Technological tools do not force higher order thinking skills. While I agree that “constructive criticism and reflective practice” can be “facilitated” by online interacting or blogging, I disagree that “Students commenting and replying to postings have to evaluate the material in context and reply” (Churches ¶10). I have seen an awful lot of “ticking the box” when students in graduate-level courses respond to each other, completing the assignment and moving on by parroting a little or cheerleading. I think Andrew Churches would likely agree with these statements and point out that it is how an exercise or online space is structured that determines the depth and quality of higher order thinking that takes place and that student-centered environments encourage greater engagement with ideas and discussion, leading to greater analysis, synthesis, and evaluation.

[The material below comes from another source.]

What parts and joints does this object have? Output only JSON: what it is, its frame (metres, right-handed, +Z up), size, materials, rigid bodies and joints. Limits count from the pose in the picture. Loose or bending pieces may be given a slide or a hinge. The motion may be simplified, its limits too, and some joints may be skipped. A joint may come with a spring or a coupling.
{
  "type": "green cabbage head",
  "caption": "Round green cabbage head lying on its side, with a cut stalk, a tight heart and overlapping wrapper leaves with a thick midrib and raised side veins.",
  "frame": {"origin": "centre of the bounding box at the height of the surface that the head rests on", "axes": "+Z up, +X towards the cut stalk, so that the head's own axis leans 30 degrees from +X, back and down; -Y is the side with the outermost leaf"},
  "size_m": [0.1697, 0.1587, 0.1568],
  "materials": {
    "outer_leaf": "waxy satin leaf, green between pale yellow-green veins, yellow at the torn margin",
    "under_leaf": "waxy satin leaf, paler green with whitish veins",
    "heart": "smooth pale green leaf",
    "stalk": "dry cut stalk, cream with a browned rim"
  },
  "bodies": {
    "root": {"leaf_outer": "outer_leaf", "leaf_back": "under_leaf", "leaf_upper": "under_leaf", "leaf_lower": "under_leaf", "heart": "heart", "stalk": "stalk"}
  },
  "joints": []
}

However, it seems like a thread of belief exists within the educational technology community that certain devices, software, or apps lend themselves clearly to accessing certain levels of Bloom’s Taxonomy, and this is where the whole thought experiment breaks down for me. For example, classifying iPad apps by corresponding or related level Bloom’s Taxonomy has become popular, here done by the excellent Langwitches blog. Note the verbs by level – I like Churches’ verbs more as I find them more apropos, but not perfect. I can’t get on board with verbs like “rate” or “recommend” for evaluation because of the social nature of the technology; when we “like” something on Facebook, is that a rating or a recommendation? I’d say it’s somewhere in there and I’d go further to say that the act has less to do with evaluation than with liking the implications by association and clicking the thumb’s up button. But I digress. While I find the iPad app by Bloom’s Taxonomy chart idea interesting, I think it places undue faith in these apps. I like Flipboard and can’t live without Skype, but I don’t see either tool as more inherently geared towards evaluation than Diigo or Posterous (with their fun new social structure, which may or may not stay fun), or even the Globe app for that matter. Heck, evaluation of source material is an essential skill, and what is the globe if not a source document?

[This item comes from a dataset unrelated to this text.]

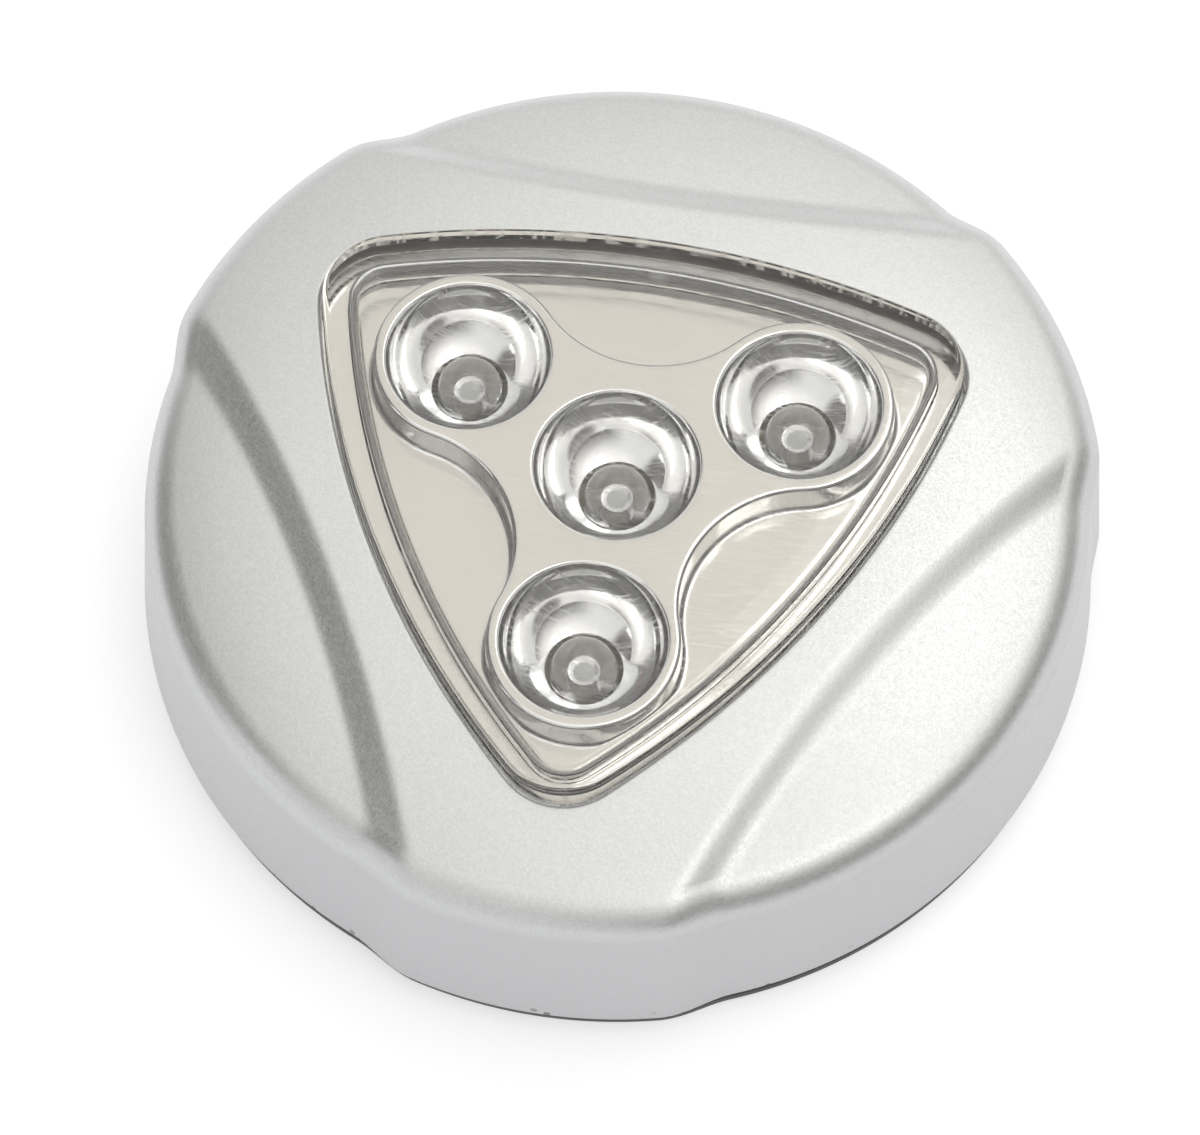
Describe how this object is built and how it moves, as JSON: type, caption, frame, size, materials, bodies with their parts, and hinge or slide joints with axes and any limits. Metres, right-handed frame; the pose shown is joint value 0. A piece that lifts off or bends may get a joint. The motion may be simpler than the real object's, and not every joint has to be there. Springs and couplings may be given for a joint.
{
  "type": "cabinet light",
  "caption": "Round press-on battery light: a silver cover floats on springs round a clear rounded-triangle lens over LEDs in mirror bowls, on a bayonet back plate with an adhesive pad.",
  "frame": {"origin": "on the light's axis, on the flat back face of the adhesive pad, which is stuck to the cabinet", "axes": "+Z out of the cabinet towards the lens; the raised lobes point to -90, 30 and 150 degrees about +Z, counted from +X, so one lobe points along -Y"},
  "size_m": [0.0728, 0.074, 0.0208],
  "materials": {
    "silver_paint": "satin",
    "clear_plastic": "polished",
    "clear_epoxy": "polished",
    "chrome_plating": "polished",
    "dark_grey_plastic": "satin",
    "black_plastic": "satin",
    "white_foam": "matte",
    "cell_wrap": "satin",
    "nickel_plating": "satin",
    "zinc_steel": "satin",
    "board_paper": "satin",
    "resistor_beige": "satin",
    "switch_white": "satin",
    "wire_red": "satin",
    "wire_black": "satin"
  },
  "bodies": {
    "back": {"foam_pad": "white_foam", "base_plate": "dark_grey_plastic"},
    "housing": {"base_housing": "black_plastic", "led_board": "board_paper", "switch_body": "switch_white", "contact_link_1": "nickel_plating", "contact_link_2": "nickel_plating", "terminal_positive": "nickel_plating", "terminal_negative": "nickel_plating", "contact_spring_1": "nickel_plating", "contact_spring_2": "nickel_plating", "contact_spring_3": "nickel_plating", "resistor_1": "resistor_beige", "resistor_2": "resistor_beige", "led_1": "clear_epoxy", "led_2": "clear_epoxy", "led_3": "clear_epoxy", "led_4": "clear_epoxy", "battery_1": "cell_wrap", "battery_2": "cell_wrap", "battery_3": "cell_wrap", "board_screw_1": "zinc_steel", "board_screw_2": "zinc_steel", "board_screw_3": "zinc_steel", "return_spring_1": "zinc_steel", "return_spring_2": "zinc_steel", "return_spring_3": "zinc_steel", "wire_red": "wire_red", "wire_black": "wire_black"},
    "cover": {"front_cover": "silver_paint", "lens": "clear_plastic", "reflector": "chrome_plating", "guide_screw_1": "zinc_steel", "guide_screw_2": "zinc_steel", "guide_screw_3": "zinc_steel"},
    "plunger": {"switch_plunger": "black_plastic"}
  },
  "joints": [
    {"name": "twist", "type": "hinge", "parent": "back", "child": "housing", "pos_m": [0, 0, 0], "axis": [0, 0, 1], "range_deg": [0, 22]},
    {"name": "press", "type": "slide", "parent": "housing", "child": "cover", "axis": [0, 0, -1], "range_m": [0, 0.0011], "stiffness_N_per_m": 1200, "springref_m": -0.0012, "deforming": ["return_spring_1", "return_spring_2", "return_spring_3"]},
    {"name": "plunger", "type": "slide", "parent": "housing", "child": "plunger", "axis": [0, 0, -1], "range_m": [0, 0.0011]}
  ],
  "couplings": [
    {"joint": "plunger", "follows": "press", "ratio": 1}
  ]
}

At the end of the day, if we, as teachers and students, create environments in which risk taking is valued and design opportunities for exploring the world, drawing connections, creating something new as a result, and reflecting on the entire process, integrating learned skills and information, and considering revised approaches for greater efficacy or success next time, then technological tools will be applied in ways that regularly span the breadth of the taxonomy. Pencils and paper would be applied the same way, given the same environment. It’s not what tools we use, but how we use tools that lead us up the taxonomy to higher order thinking skills.